Thanks for your reply!
I am using pyCuda SourceModules instead of cupy RawKernels because it is much faster for me… In the simple code below, I got 8ms with pycuda vs 1s using cupy… Maybe I’m doing something wrong tho…?
However, cusignal library is really useful for me because it has already implemented FIR filters, which I need on GPU along my Pycuda algorithms…

Speed tests:

import pycuda.autoinit
import pycuda.gpuarray as gpu_array
import numpy as np
import cupy as cp
import time

from pycuda.compiler import SourceModule


pycuda_mod = SourceModule("""
__global__ void test(float *data, const int nb_points)
{
    const int i = threadIdx.x + blockDim.x * blockIdx.x;

    if (i < nb_points) {
        data[i] *= 2;
    }
}
""")

cp_test = cp.RawKernel(r'''
extern "C"
__global__ void test(float *data, const int nb_points)
{
    const int i = threadIdx.x + blockDim.x * blockIdx.x;

    if (i < nb_points) {
        data[i] *= 2;
    }
}''', 'test')


SIZE = 524288
NB_THREADS_PER_BLOCKS = 1024


# --- Numpy variables
data = np.random.randn(SIZE)
b_dim = (NB_THREADS_PER_BLOCKS, 1, 1)
dx, mx = divmod(SIZE, NB_THREADS_PER_BLOCKS)
g_dim = ((dx + (mx > 0)), 1)

# --- As GPU supported types
pycuda_data = gpu_array.to_gpu(data.astype(np.float32))
cupy_data = cp.asarray(data, dtype=cp.float32)

# --- Pycuda
pycuda_test = pycuda_mod.get_function("test")
start = time.time()
pycuda_test(pycuda_data, np.int32(SIZE),
            block=b_dim, grid=g_dim)
pycuda_output = pycuda_data.get()
print(time.time() - start)

# --- Cupy
start = time.time()
cp_test(b_dim, g_dim, (cupy_data, SIZE))
cp_output = cp.asnumpy(cupy_data)
print(time.time() - start)

assert ((pycuda_output - cp_output) == 0).all()

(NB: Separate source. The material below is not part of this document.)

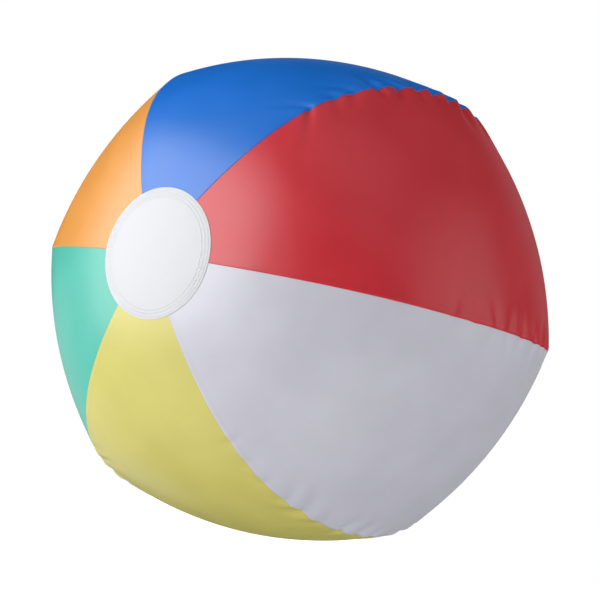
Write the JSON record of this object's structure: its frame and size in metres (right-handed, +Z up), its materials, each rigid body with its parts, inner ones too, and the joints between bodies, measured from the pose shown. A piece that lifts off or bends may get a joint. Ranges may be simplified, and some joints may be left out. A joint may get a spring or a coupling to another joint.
{
  "type": "inflatable beach ball",
  "caption": "Inflated beach ball of welded coloured film gores with white end discs and a push-in valve that has a hinged stopper and a check flap.",
  "frame": {"origin": "centre of the ball", "axes": "+Y along the polar axis towards the valve, so the plain end disc faces -Y; +Z up through the middle of the blue panel"},
  "size_m": [0.2636, 0.2444, 0.25],
  "materials": {
    "film_blue": "semi-gloss calendered PVC film",
    "film_red": "semi-gloss calendered PVC film",
    "film_white": "semi-gloss calendered PVC film",
    "film_yellow": "semi-gloss calendered PVC film",
    "film_green": "semi-gloss calendered PVC film",
    "film_orange": "semi-gloss calendered PVC film",
    "disc_white": "semi-gloss PVC film with embossed weld rings",
    "valve_soft": "soft moulded PVC, milky",
    "check_white": "moulded, matt"
  },
  "bodies": {
    "ball": {"panel_blue": "film_blue", "panel_red": "film_red", "panel_white": "film_white", "panel_yellow": "film_yellow", "panel_green": "film_green", "panel_orange": "film_orange", "front_disc": "disc_white", "rear_disc": "disc_white", "valve_flange": "valve_soft", "valve_neck": "valve_soft"},
    "valve_stem": {"valve_stem": "valve_soft", "check_seat": "check_white"},
    "plug": {"stopper_plug": "valve_soft", "plug_strap": "valve_soft"},
    "check_flap": {"check_flap": "check_white"}
  },
  "joints": [
    {"name": "stem_slide", "type": "slide", "parent": "ball", "child": "valve_stem", "axis": [0, 1, 0], "range_m": [0, 0.012], "deforming": ["valve_neck"]},
    {"name": "plug_swing", "type": "hinge", "parent": "valve_stem", "child": "plug", "pos_m": [0.0074, 0.1209, 0], "axis": [0, 0, -1], "range_deg": [0, 120]},
    {"name": "flap_swing", "type": "hinge", "parent": "valve_stem", "child": "check_flap", "pos_m": [0.0032, 0.1057, 0], "axis": [0, 0, 1], "range_deg": [0, 60], "stiffness_Nm_per_rad": 0.000002}
  ]
}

(and same here, I got the same error if I swap the Cupy / pyCuda sections)

mnicely · July 22, 2021, 5:46pm

For you PyCUDA timing, can you include pycuda_test = pycuda_mod.get_function("test") inside/after start = time.time()

Remember that CUDA kernels (i.e., C/C++ code) must be compiled before it can be used in Python.
Therefore, you’re gonna see a performance impact on first call. You should time the first pass and execute and average a couple passes to get a true benchmark. Checkout my presentation “GPU Acceleration in Python” for best practices.

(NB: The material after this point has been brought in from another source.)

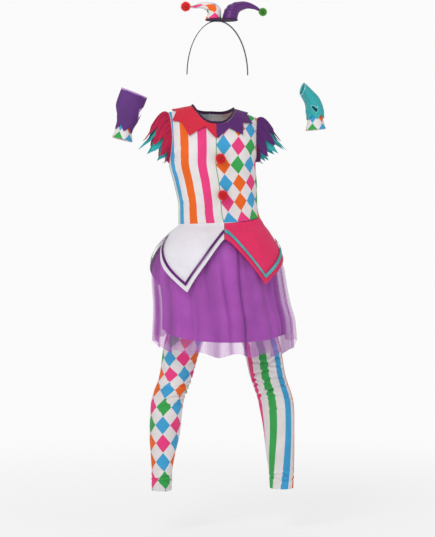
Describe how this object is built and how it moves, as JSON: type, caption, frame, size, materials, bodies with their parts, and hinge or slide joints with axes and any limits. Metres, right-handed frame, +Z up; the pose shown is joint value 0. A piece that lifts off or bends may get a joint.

pecarlat · July 22, 2021, 6:21pm

Hm actually that makes sense, I thought the compilation was done when calling the RawKernel class. I did the average over a couple passes (skipping the first ones) and indeed, it gives similar performances.
Hmm. I might update all my codes to make them work on Cupy then, thanks! Objectively, is there any drawback in using Cupy over PyCuda?

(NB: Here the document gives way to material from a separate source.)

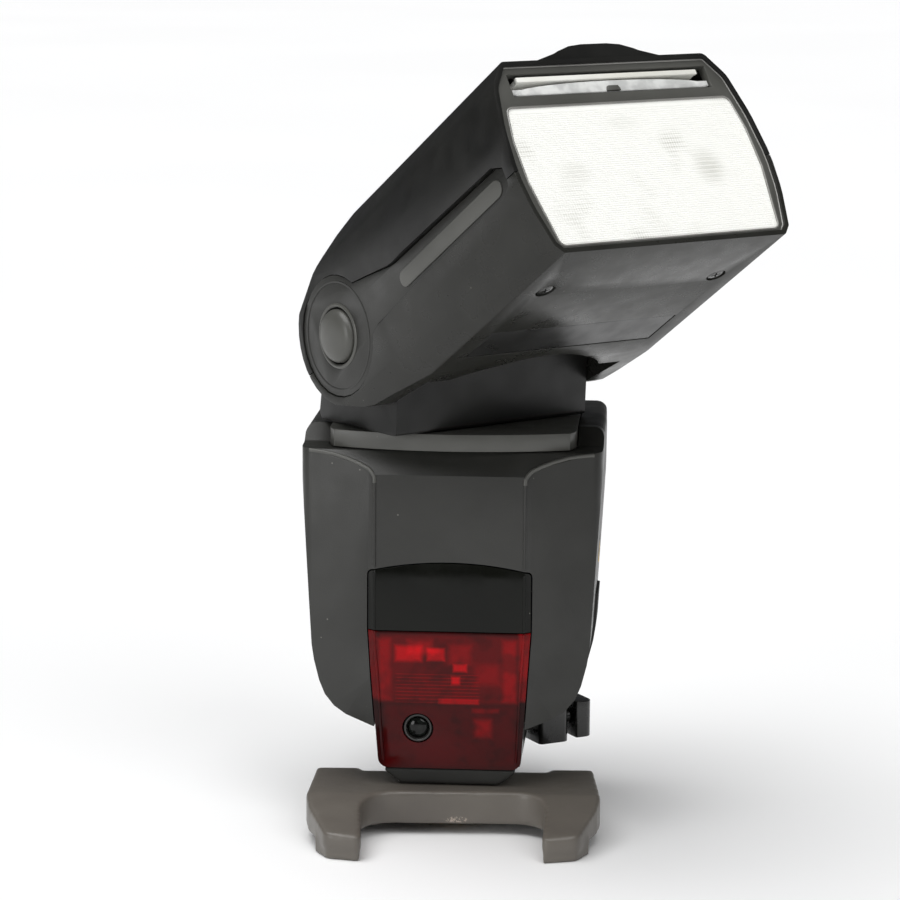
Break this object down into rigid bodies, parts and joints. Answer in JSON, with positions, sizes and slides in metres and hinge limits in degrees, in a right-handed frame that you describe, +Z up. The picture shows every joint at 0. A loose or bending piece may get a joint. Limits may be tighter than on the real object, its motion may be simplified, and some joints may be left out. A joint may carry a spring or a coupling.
{
  "type": "speedlight flash",
  "caption": "Camera speedlight with a tilting, swivelling zoom head, a red autofocus window and a shoe foot locked in a small tabletop stand.",
  "frame": {"origin": "on the floor under the stand, on the axis about which the head swivels", "axes": "+Z up, -Y the way the flash body faces, +X to the right of someone who looks at its front"},
  "size_m": [0.116, 0.1197, 0.1917],
  "materials": {
    "shell": "satin",
    "gloss": "polished",
    "frame": "satin",
    "stand": "fine textured",
    "rubber": "matte",
    "dark_window": "polished",
    "red_window": "polished, translucent",
    "clear": "clear, prismatic",
    "white": "satin",
    "lens": "polished",
    "reflector": "bright",
    "steel": "nickel plated",
    "brass": "turned",
    "display": "polished",
    "board": "solder mask",
    "cell": "printed sleeve",
    "label": "satin"
  },
  "bodies": {
    "stand": {"mini_stand": "stand", "tripod_bush": "brass"},
    "flash_body": {"shoe_foot": "steel", "centre_contact": "brass", "contact_strip": "brass", "foot_skirt": "rubber", "foot_housing": "shell", "front_cover": "shell", "rear_cover": "shell", "neck_plate": "shell", "sensor_window": "dark_window", "af_window": "red_window", "metering_sensor": "lens", "af_beam_lens": "clear", "confirm_lamp": "clear", "display_window": "clear", "display_module": "display", "main_board": "board", "battery_cell_1": "cell", "battery_cell_2": "cell", "battery_cell_3": "cell", "battery_cell_4": "cell", "battery_contact_plate": "steel", "main_capacitor": "cell", "battery_door_hinge_pin": "steel", "terminal_block": "gloss", "bracket_bush": "brass"},
    "lock_lever": {"lock_lever": "gloss"},
    "lock_release_button": {"lock_release_button": "gloss"},
    "locking_pin": {"locking_pin": "steel"},
    "light_button": {"light_button": "rubber"},
    "mode_button": {"mode_button": "rubber"},
    "sync_button": {"sync_button": "rubber"},
    "zoom_button": {"zoom_button": "rubber"},
    "pilot_button": {"pilot_button": "clear"},
    "set_button": {"set_button": "rubber"},
    "select_dial": {"select_dial": "gloss"},
    "power_switch": {"power_switch": "gloss"},
    "battery_door": {"battery_door": "shell"},
    "battery_door_latch": {"battery_door_latch": "gloss"},
    "terminal_cover": {"terminal_cover": "rubber"},
    "swivel_neck": {"swivel_base": "shell", "hinge_shaft": "steel"},
    "head": {"head_upper_shell": "shell", "head_lower_shell": "shell", "hinge_trim_left": "shell", "hinge_trim_right": "shell", "rating_plate": "label", "head_screw_1": "steel", "head_screw_2": "steel", "front_frame": "frame", "fresnel_window": "clear", "zoom_motor": "steel"},
    "tilt_lock_button": {"tilt_lock_button": "gloss"},
    "wide_panel": {"wide_panel": "clear"},
    "catchlight_panel": {"catchlight_panel": "white"},
    "zoom_unit": {"reflector": "reflector", "flash_tube": "clear", "zoom_carriage": "shell"},
    "zoom_lead_screw": {"zoom_lead_screw": "steel"}
  },
  "joints": [
    {"name": "stand_slide", "type": "slide", "parent": "stand", "child": "flash_body", "axis": [-0.0523, 0.9986, 0], "range_m": [0, 0.024]},
    {"name": "lock_lever_turn", "type": "hinge", "parent": "flash_body", "child": "lock_lever", "pos_m": [0, 0.004, 0.01905], "axis": [0, 0, 1], "range_deg": [0, 75]},
    {"name": "locking_pin_drop", "type": "slide", "parent": "flash_body", "child": "locking_pin", "axis": [0, 0, -1], "range_m": [0, 0.0015]},
    {"name": "lock_release_press", "type": "slide", "parent": "lock_lever", "child": "lock_release_button", "axis": [-0.8572, -0.515, 0], "range_m": [0, 0.0015], "stiffness_N_per_m": 500},
    {"name": "head_swivel", "type": "hinge", "parent": "flash_body", "child": "swivel_neck", "pos_m": [0, 0, 0.1005], "axis": [0, 0, 1], "range_deg": [-220.7, 139.3]},
    {"name": "head_tilt", "type": "hinge", "parent": "swivel_neck", "child": "head", "pos_m": [0, 0, 0.1214], "axis": [-0.7581, -0.6521, 0], "range_deg": [-34.3, 55.7]},
    {"name": "tilt_lock_press", "type": "slide", "parent": "head", "child": "tilt_lock_button", "axis": [0.7581, 0.6521, 0], "range_m": [0, 0.0015], "stiffness_N_per_m": 500},
    {"name": "wide_panel_slide", "type": "slide", "parent": "head", "child": "wide_panel", "axis": [0.5387, -0.6263, 0.5635], "range_m": [0, 0.036]},
    {"name": "catchlight_panel_slide", "type": "slide", "parent": "head", "child": "catchlight_panel", "axis": [0.5387, -0.6263, 0.5635], "range_m": [0, 0.03]},
    {"name": "zoom_travel", "type": "slide", "parent": "head", "child": "zoom_unit", "axis": [0.5387, -0.6263, 0.5635], "range_m": [-0.012, 0.008]},
    {"name": "zoom_lead_screw_turn", "type": "hinge", "parent": "head", "child": "zoom_lead_screw", "pos_m": [0.05878, -0.02156, 0.14417], "axis": [0.5387, -0.6263, 0.5635], "range_deg": [-720, 480]},
    {"name": "battery_door_swing", "type": "hinge", "parent": "flash_body", "child": "battery_door", "pos_m": [-0.0335, 0.0262, 0.054], "axis": [0, 0, -1], "range_deg": [0, 100]},
    {"name": "battery_door_latch_slide", "type": "slide", "parent": "battery_door", "child": "battery_door_latch", "axis": [0, 1, 0], "range_m": [0, 0.0025]},
    {"name": "terminal_cover_swing", "type": "hinge", "parent": "flash_body", "child": "terminal_cover", "pos_m": [0.0343, 0.0135, 0.054], "axis": [0, -1, 0], "range_deg": [0, 110], "stiffness_Nm_per_rad": 0.002},
    {"name": "light_button_press", "type": "slide", "parent": "flash_body", "child": "light_button", "axis": [0, -1, 0], "range_m": [0, 0.0006], "stiffness_N_per_m": 500},
    {"name": "mode_button_press", "type": "slide", "parent": "flash_body", "child": "mode_button", "axis": [0, -1, 0], "range_m": [0, 0.0006], "stiffness_N_per_m": 500},
    {"name": "sync_button_press", "type": "slide", "parent": "flash_body", "child": "sync_button", "axis": [0, -1, 0], "range_m": [0, 0.0006], "stiffness_N_per_m": 500},
    {"name": "zoom_button_press", "type": "slide", "parent": "flash_body", "child": "zoom_button", "axis": [0, -1, 0], "range_m": [0, 0.0006], "stiffness_N_per_m": 500},
    {"name": "pilot_button_press", "type": "slide", "parent": "flash_body", "child": "pilot_button", "axis": [0, -1, 0], "range_m": [0, 0.0006], "stiffness_N_per_m": 500},
    {"name": "set_button_press", "type": "slide", "parent": "flash_body", "child": "set_button", "axis": [0, -1, 0], "range_m": [0, 0.0006], "stiffness_N_per_m": 500},
    {"name": "select_dial_turn", "type": "hinge", "parent": "flash_body", "child": "select_dial", "pos_m": [0, 0.034, 0.045], "axis": [0, 1, 0], "continuous": true},
    {"name": "power_switch_slide", "type": "slide", "parent": "flash_body", "child": "power_switch", "axis": [0, 0, 1], "range_m": [0, 0.004]}
  ],
  "couplings": [
    {"joint": "locking_pin_drop", "follows": "lock_lever_turn", "m_per_rad": 0.0011448},
    {"joint": "zoom_lead_screw_turn", "follows": "zoom_travel", "rad_per_m": 1047.2}
  ]
}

mnicely · July 22, 2021, 7:02pm

I’ve never ran into any drawbacks with CuPy and find their support to be exceptional!

Also, if you’re more of a Python developer you can checkout CuPy’s JIT kernels.

pecarlat · July 22, 2021, 7:26pm

Thanks! I have some work to do then… :D

mnicely · July 22, 2021, 9:58pm

You can also check out some of the things we did with cuSignal (Example: cusignal/_spectral_cuda.py at branch-21.08 · rapidsai/cusignal · GitHub)

system · September 20, 2021, 9:58pm

This topic was automatically closed 60 days after the last reply. New replies are no longer allowed.